Il est à peu près certain que si madame Milligan n’avait pas parlé de mes parents, j’aurais donné à nos adieux beaucoup plus que les dix minutes qui m’avaient été accordées par mon maître.

– C’est à Chavanon, n’est-ce pas ? continua madame Milligan.

Sans lui répondre, je m’approchai d’Arthur et le prenant dans mes bras, je l’embrassai à plusieurs reprises, mettant dans ces baisers toute l’amitié que je ressentais pour lui.
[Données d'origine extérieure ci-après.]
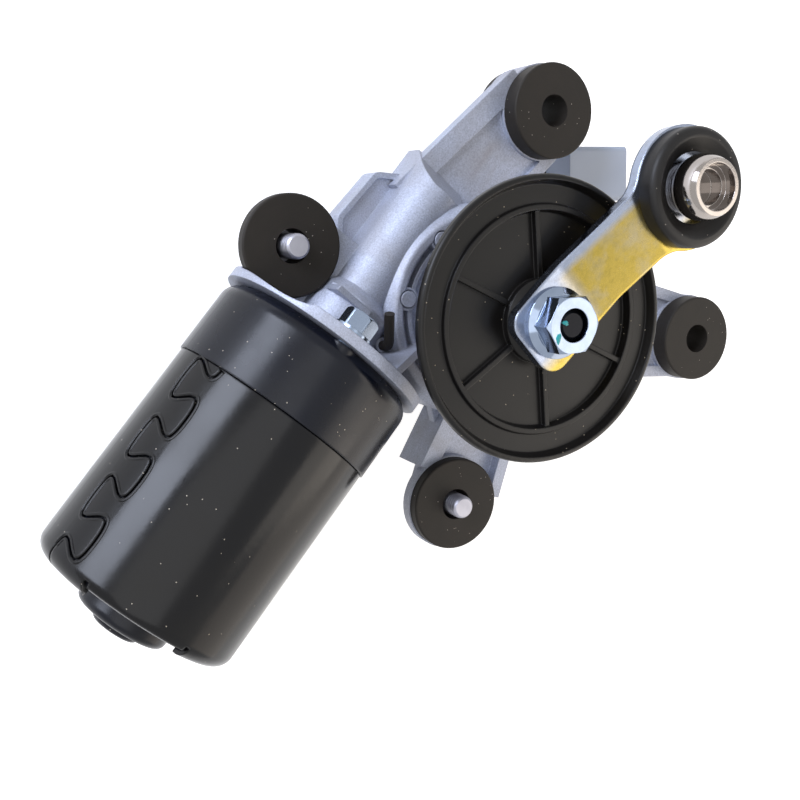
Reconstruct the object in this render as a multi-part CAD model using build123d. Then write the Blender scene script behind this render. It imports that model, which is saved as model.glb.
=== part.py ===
from build123d import *
import math
import os

# Windscreen wiper motor: permanent-magnet motor, worm gearbox, output crank and rubber mounts.
#
# Frame: the origin is where the output shaft's axis crosses the plane of the four grommets' front
# faces. +Z runs along the output shaft towards the crank, +X runs along the armature from the yoke
# towards the gearbox. Millimetres.

os.makedirs("parts", exist_ok=True)

# ---------------------------------------------------------------- driving dimensions
MODULE = 1.0
WHEEL_TEETH = 46
WORM_PITCH_R = 5.0
PRESSURE = math.radians(20)
TOOTH_BACKLASH = 0.14
WHEEL_PITCH_R = MODULE * WHEEL_TEETH / 2
WHEEL_WIDTH = 7.0

MOTOR_Y = WHEEL_PITCH_R + WORM_PITCH_R
MOTOR_Z = -3.4
RUN_GAP = 0.03
FREE_GAP = 0.4

SHEET = 1.2
SLEEVE_R = 27.4
YOKE_R = SLEEVE_R + 0.5
YOKE_FRONT_X = -33.7
SLEEVE_FRONT_X = -54.8
YOKE_REAR_X = -111.8
YOKE_WALL = 1.4
BOSS_R = 12.4
BOSS_END_X = -117.6
DOME_R = 6.5
DOME_END_X = -119.6

MAGNET_R = SLEEVE_R - SHEET - YOKE_WALL
MAGNET_THICK = 5.6
MAGNET_X = (-106.0, -60.0)
CORE_R = MAGNET_R - MAGNET_THICK - 0.6
CORE_X = (-103.0, -63.0)
SHAFT_R = 4.0
COMMUTATOR_R = 10.5
COMMUTATOR_X = (-55.0, -42.0)
BRUSH_CARD_X = (-41.0, -39.0)

FLANGE_X = (YOKE_FRONT_X, -30.9)
FLANGE_R = YOKE_R + 1.0
TUNNEL_R = 7.9
TUNNEL_BORE_R = WORM_PITCH_R + 0.9 * MODULE + FREE_GAP
TUNNEL_END_X = 25.5
TUNNEL_BROW_X = 16.6
FRONT_BEARING_X = (-30.0, -22.0)
FRONT_BEARING_R = 9.0
WORM_X = (-13.0, 11.5)

CHAMBER_R = 28.5
CHAMBER_WALL = 2.6
CHAMBER_BORE_R = CHAMBER_R - CHAMBER_WALL
BACK_Z = -16.0
WHEEL_TOP_Z = MOTOR_Z + WHEEL_WIDTH / 2
WHEEL_BOTTOM_Z = MOTOR_Z - WHEEL_WIDTH / 2
DISH_Z = (WHEEL_TOP_Z + FREE_GAP, WHEEL_TOP_Z + FREE_GAP + 1.6)
RIDGE_Z = 6.0
RIDGE_FOOT_Z = 3.4
TOWER_R = 9.5
TOWER_TOP_Z = 29.5

OUT_SHAFT_R = 5.0
BUSH_R = 7.2
BUSH_LENGTH = 9.0
ARM_THICK = 3.0
ARM_Z = 35.2
ARM_RISE = 4.0
CRANK_ANGLE = -7.4
CRANK_RADIUS = 46.9
BALL_R = 8.0
BALL_ABOVE_PAD = 6.3
NUT_AF = 13.0
NUT_HEIGHT = 7.0

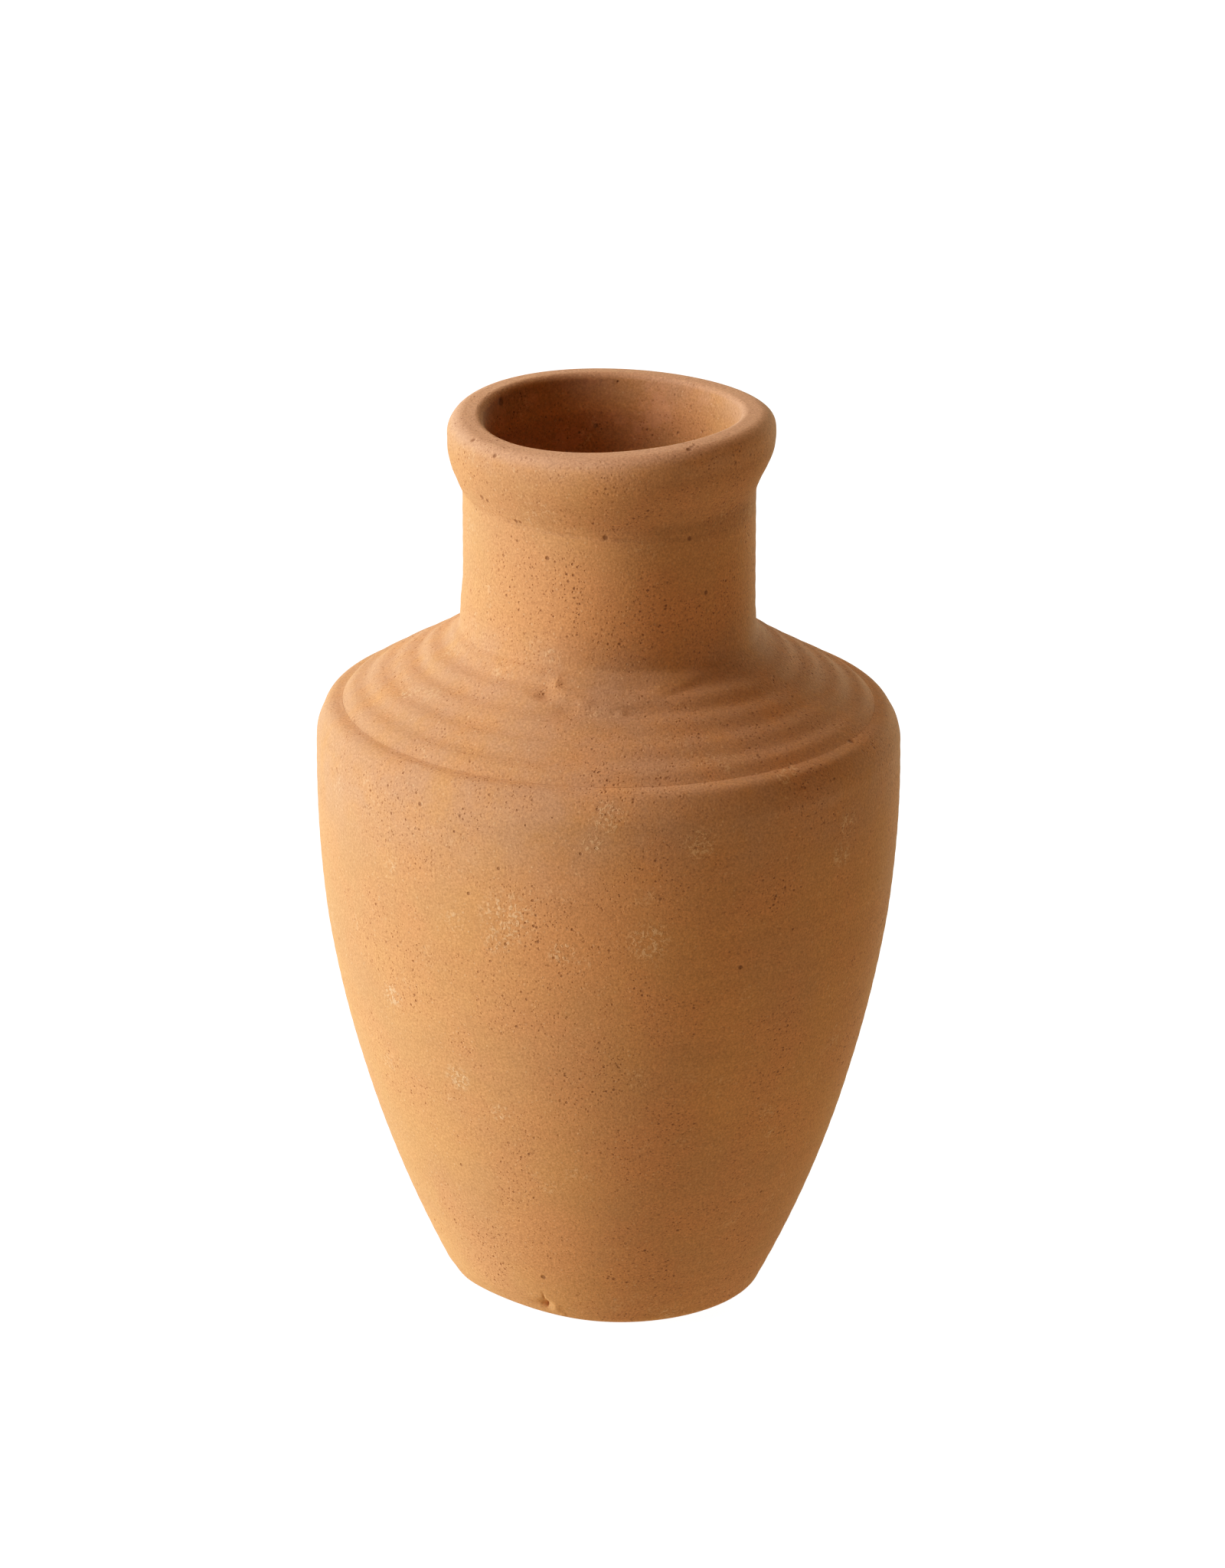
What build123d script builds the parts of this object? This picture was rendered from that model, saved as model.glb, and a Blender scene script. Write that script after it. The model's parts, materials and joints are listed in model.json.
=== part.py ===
from build123d import *
from math import cos, radians, sin, sqrt, tan
import os

# A handleless terracotta amphora vase, thrown in sections and luted together while the clay
# is leather-hard. The wheel's axis is Z and the vase stands on Z = 0. Every section is a ring
# about that axis, and each meets the next face to face on a pressed seam.

# ---- Driving dimensions, millimetres and degrees ----
foot_radius = 48.1  # of the floor disc at the surface that the vase stands on
foot_rounding = 2.5  # worn lower edge of the floor disc
floor_thickness = 10.0

wall = 8.0  # thickness of the body and the shoulder
belly_radius = 92.8  # widest radius
belly_height = 177.0  # height at which the body's curve stands upright
belly_band = 6.0  # upright band between that curve and the shoulder's corner

corner_radius = 13.5  # rounding from the belly into the shoulder
corner_turn = 65.0  # how far that rounding turns before the first groove
shoulder_slope = 31.0  # rise of the shoulder above the horizontal
ridge_width = 9.5  # one thrown ridge, measured up the slope
ridge_rise = 0.8  # crown of a ridge above its two grooves
throat_rounding = 6.0  # inner edge where the shoulder turns up into the neck

neck_radius = 46.5
neck_wall = 7.5
neck_length = 44.5  # from the shoulder's slope to the crease under the rim

coil_reach = 5.9  # how far the smoothed coil stands out from the neck
coil_rise = 7.8  # how far it climbs the neck above the slope
coil_hollow = 1.0  # depth of its finger-wiped cove

rim_height = 27.0  # from the crease to the top of the lip
rim_overhang = 5.8  # how far the rim stands out beyond the neck
rim_flare_height = 14.5  # height over which it leans out to that width
rim_flare_rounding = 23.0
lip_fall = 0.5  # how much lower the lip's outer edge is than its inner one
lip_outer_rounding = 5.0
lip_inner_rounding = 4.0
mouth_flare = 2.0  # how much wider the mouth is than the neck's bore
mouth_flare_height = 14.0
mouth_rounding = 30.0

seam_bevel = 20.0  # tilt of the neck's two seams, so that the upper section centres itself

# ---- Places that follow from them, as (radius, height) ----
wall_arc_radius = ((belly_radius - foot_radius) ** 2 + belly_height**2) / (2 * (belly_radius - foot_radius))
corner_height = belly_height + belly_band
bore_radius = neck_radius - neck_wall
bevel_drop = neck_wall * tan(radians(seam_bevel))
slope_rise = tan(radians(shoulder_slope))


def body_outside(height):
    """Point of the body's outer curve, an arc that stands upright at the belly."""
    drop = belly_height - height
    return (belly_radius - wall_arc_radius + sqrt(wall_arc_radius**2 - drop**2), height)


def body_inside(height):
    """Point of the body's inner curve, which runs one wall inside the outer one."""
    drop = belly_height - height
    inner_arc_radius = wall_arc_radius - wall
    return (belly_radius - wall - inner_arc_radius + sqrt(inner_arc_radius**2 - drop**2), height)


def corner_point(radius, turn):
    """Point of a shoulder corner of that radius after it has turned that many degrees."""
    return (
        belly_radius - corner_radius + radius * cos(radians(turn)),
        corner_height + radius * sin(radians(turn)),
    )


first_groove = corner_point(corner_radius, corner_turn)
shoulder_inside = corner_point(corner_radius - wall, 90 - shoulder_slope)
root_groove = (
    neck_radius + coil_reach,
    first_groove[1] + (first_groove[0] - neck_radius - coil_reach) * slope_rise,
)
neck_foot = (neck_radius, root_groove[1] + coil_reach * slope_rise)
neck_foot_inside = (bore_radius, neck_foot[1] + bevel_drop)
throat = (bore_radius, shoulder_inside[1] + (shoulder_inside[0] - bore_radius) * slope_rise)
crease = (neck_radius, neck_foot[1] + neck_length)
crease_inside = (bore_radius, crease[1] + bevel_drop)
lip_top = crease[1] + rim_height

slope_length = (first_groove[0] - root_groove[0]) / cos(radians(shoulder_slope))
ridge_count = max(1, round(slope_length / ridge_width))


def groove_point(number):
    """Point of one shoulder groove, counted up the slope from the first at the body's corner."""
    share = number / ridge_count
    return tuple(a + (b - a) * share for a, b in zip(first_groove, root_groove))


# ---- Floor disc: the slab that the body is raised on, with a worn lower edge ----
with BuildPart() as floor_disc:
    with BuildSketch(Plane.XZ):
        with BuildLine():
            Line((0, 0), body_outside(0))
            ThreePointArc(body_outside(0), body_outside(floor_thickness / 2), body_outside(floor_thickness))
            Polyline(body_outside(floor_thickness), (0, floor_thickness), (0, 0))
        make_face()
    revolve(axis=Axis.Z)
    fillet(floor_disc.edges().filter_by(GeomType.CIRCLE).group_by(Axis.Z)[0], foot_rounding)

# ---- Body wall: one thrown curve from the floor to the corner below the shoulder ----
with BuildPart() as body_wall:
    middle_height = (floor_thickness + belly_height) / 2
    with BuildSketch(Plane.XZ):
        with BuildLine():
            ThreePointArc(
                body_outside(floor_thickness), body_outside(middle_height), body_outside(belly_height)
            )
            Line(body_outside(belly_height), (belly_radius, corner_height))
            ThreePointArc(
                (belly_radius, corner_height), corner_point(corner_radius, corner_turn / 2), first_groove
            )
            Line(first_groove, shoulder_inside)
            ThreePointArc(
                shoulder_inside,
                corner_point(corner_radius - wall, (90 - shoulder_slope) / 2),
                (belly_radius - wall, corner_height),
            )
            Line((belly_radius - wall, corner_height), body_inside(belly_height))
            ThreePointArc(
                body_inside(belly_height), body_inside(middle_height), body_inside(floor_thickness)
            )
            Line(body_inside(floor_thickness), body_outside(floor_thickness))
        make_face()
    revolve(axis=Axis.Z)

# ---- Shoulder cap: a ridged cone that drops into the body's bevelled mouth ----
with BuildPart() as shoulder_cap:
    with BuildSketch(Plane.XZ):
        with BuildLine():
            for ridge in range(ridge_count):
                SagittaArc(groove_point(ridge), groove_point(ridge + 1), -ridge_rise)
            Polyline(root_groove, neck_foot, neck_foot_inside)
            FilletPolyline(neck_foot_inside, throat, shoulder_inside, radius=throat_rounding)
            Line(shoulder_inside, first_groove)
        make_face()
    revolve(axis=Axis.Z)

# ---- Neck tube: thrown apart and stood on the shoulder's bevelled opening ----
with BuildPart() as neck_tube:
    with BuildSketch(Plane.XZ):
        with BuildLine():
            Polyline(neck_foot, crease, crease_inside, neck_foot_inside, close=True)
        make_face()
    revolve(axis=Axis.Z)

# ---- Neck root coil: a soft coil pressed over the neck's outer seam and wiped to a cove ----
with BuildPart() as neck_root_coil:
    coil_top = (neck_radius, neck_foot[1] + coil_rise)
    with BuildSketch(Plane.XZ):
        with BuildLine():
            SagittaArc(root_groove, coil_top, coil_hollow)
            Polyline(coil_top, neck_foot, root_groove)
        make_face()
    revolve(axis=Axis.Z)

# ---- Rim coil: the thick rolled lip, seated on the neck's bevelled top ----
with BuildPart() as rim_coil:
    with BuildSketch(Plane.XZ):
        with BuildLine():
            FilletPolyline(
                crease,
                (neck_radius + rim_overhang, crease[1] + rim_flare_height),
                (neck_radius + rim_overhang, lip_top - lip_fall),
                (bore_radius + mouth_flare, lip_top),
                (bore_radius, lip_top - mouth_flare_height),
                crease_inside,
                radius=[rim_flare_rounding, lip_outer_rounding, lip_inner_rounding, mouth_rounding],
            )
            Line(crease_inside, crease)
        make_face()
    revolve(axis=Axis.Z)

# ---- Labels and files, in the order in which the potter joins the sections ----
sections = {
    "floor_disc": floor_disc,
    "body_wall": body_wall,
    "shoulder_cap": shoulder_cap,
    "neck_tube": neck_tube,
    "neck_root_coil": neck_root_coil,
    "rim_coil": rim_coil,
}
os.makedirs("parts", exist_ok=True)
for name, section in sections.items():
    section.part.label = name
    export_step(section.part, f"parts/{name}.step")
    print(f"{name}: {section.part.volume / 1000:.1f} cm3")
print(f"height {lip_top:.2f}, bore radius {bore_radius:.2f}, {ridge_count} ridges")
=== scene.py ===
"""A handleless terracotta amphora vase: six thrown sections, luted together and fired."""
import json
import math
import bpy
import numpy as np
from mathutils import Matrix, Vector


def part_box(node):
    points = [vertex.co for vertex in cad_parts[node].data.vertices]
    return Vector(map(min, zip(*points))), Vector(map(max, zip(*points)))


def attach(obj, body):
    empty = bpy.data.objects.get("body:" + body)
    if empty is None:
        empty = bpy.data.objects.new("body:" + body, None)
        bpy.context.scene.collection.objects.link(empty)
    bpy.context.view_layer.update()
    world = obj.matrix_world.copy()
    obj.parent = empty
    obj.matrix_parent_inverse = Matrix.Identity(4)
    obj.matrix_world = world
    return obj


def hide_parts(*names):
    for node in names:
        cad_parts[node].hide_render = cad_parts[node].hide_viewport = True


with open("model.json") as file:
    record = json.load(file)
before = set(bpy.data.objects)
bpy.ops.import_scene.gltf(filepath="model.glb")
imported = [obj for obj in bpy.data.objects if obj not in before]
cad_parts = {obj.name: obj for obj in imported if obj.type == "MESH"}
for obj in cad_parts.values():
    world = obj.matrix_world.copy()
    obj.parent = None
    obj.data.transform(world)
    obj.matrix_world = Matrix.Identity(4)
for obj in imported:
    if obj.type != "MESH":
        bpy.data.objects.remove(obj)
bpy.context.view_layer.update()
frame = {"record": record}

# ---- Floor disc ----
# The slab of coarse red earthenware that the body is raised on. Its lower edge is the foot, worn round
# by lifting and setting down, with a firing crack and a chip at the front left. Its underside is flat.
mm = 0.001
turns = 384  # points round every ring, the same on each section, so that the seams meet
even = np.arange(turns) * 2 * np.pi / turns
turn = even - 0.6 * np.sin(even - math.radians(245.0))  # closest together where the foot is chipped
belly_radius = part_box("body_wall")[1].x / mm
floor_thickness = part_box("floor_disc")[1].z / mm
belly_height = 177.0
foot_radius = 48.1  # where the body's curve would meet the ground
wall = 8.0
chip_bearing = 247.0  # bearings are in degrees: 0 is the pot's right, 180 its left and 270 its front
worn_bearing = 220.0
fold_height = 262.6
fold_tilt = 0.085  # how steeply the fold falls to the right on the true turned form
fold_slope = fold_tilt - 0.018  # and on the pot, whose neck leans up to the right there
taper = belly_radius - foot_radius
wall_arc = (taper**2 + belly_height**2) / (2 * taper)


def body_curve(height, inset=0.0):
    """Radius of the body at a height: a circular arc that stands upright at the belly."""
    below_belly = belly_height - np.minimum(height, belly_height)
    return belly_radius - wall_arc + np.sqrt((wall_arc - inset) ** 2 - below_belly**2)


def stretch(start, end, step):
    """Points from start towards end, evenly spaced and without the last one."""
    start, end = np.array(start, float), np.array(end, float)
    count = max(1, round(np.linalg.norm(end - start) / step))
    return start + (end - start) * (np.arange(count) / count)[:, None]


def rounded(corners, radii, step):
    """A path through corners with each inner one rounded: a circle of the given radius touches both
    straight runs, and its points are evenly spaced in angle."""
    corners = [np.array(c, float) for c in corners]
    path, last = [], corners[0]
    for before, corner, after, radius in zip(corners, corners[1:], corners[2:], radii):
        into, out = corner - before, after - corner
        into, out = into / np.linalg.norm(into), out / np.linalg.norm(out)
        bend = math.acos(np.clip(into @ out, -1, 1))
        reach = radius * math.tan(bend / 2)
        side = np.sign(into[0] * out[1] - into[1] * out[0])
        centre = corner - into * reach + side * radius * np.array([-into[1], into[0]])
        path.append(stretch(last, corner - into * reach, step))
        angle = side * np.linspace(0, bend, max(4, round(radius * bend / step)), endpoint=False)[:, None]
        arm = corner - into * reach - centre
        path.append(centre + arm * np.cos(angle) + np.array([-arm[1], arm[0]]) * np.sin(angle))
        last = corner + out * reach
    path += [stretch(last, corners[-1], step), corners[-1][None]]
    return np.concatenate(path)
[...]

Puis, m’arrachant à sa faible étreinte et revenant à madame Milligan, je me mis à genoux devant elle, et lui baisai la main.

– Pauvre enfant ! dit-elle en se penchant sur moi.

Et elle m’embrassa au front.

Alors je me relevai vivement et courant à la porte :

– Arthur, je vous aimerai toujours ! dis-je d’une voix entrecoupée par les sanglots, et vous, madame, je ne vous oublierai jamais !

– Rémi, Rémi ! cria Arthur.

Mais je n’en entendis pas davantage ; j’étais sorti et j’avais refermé la porte.

Une minute après, j’étais auprès de mon maître.

– En route ! me dit-il.

Et nous sortîmes de Cette par la route de Frontignan.

Ce fut ainsi que je quittai mon premier ami et me lançai dans des aventures qui m’auraient été épargnées, si victime d’un odieux préjugé je ne m’étais pas laissé affoler par une sotte crainte.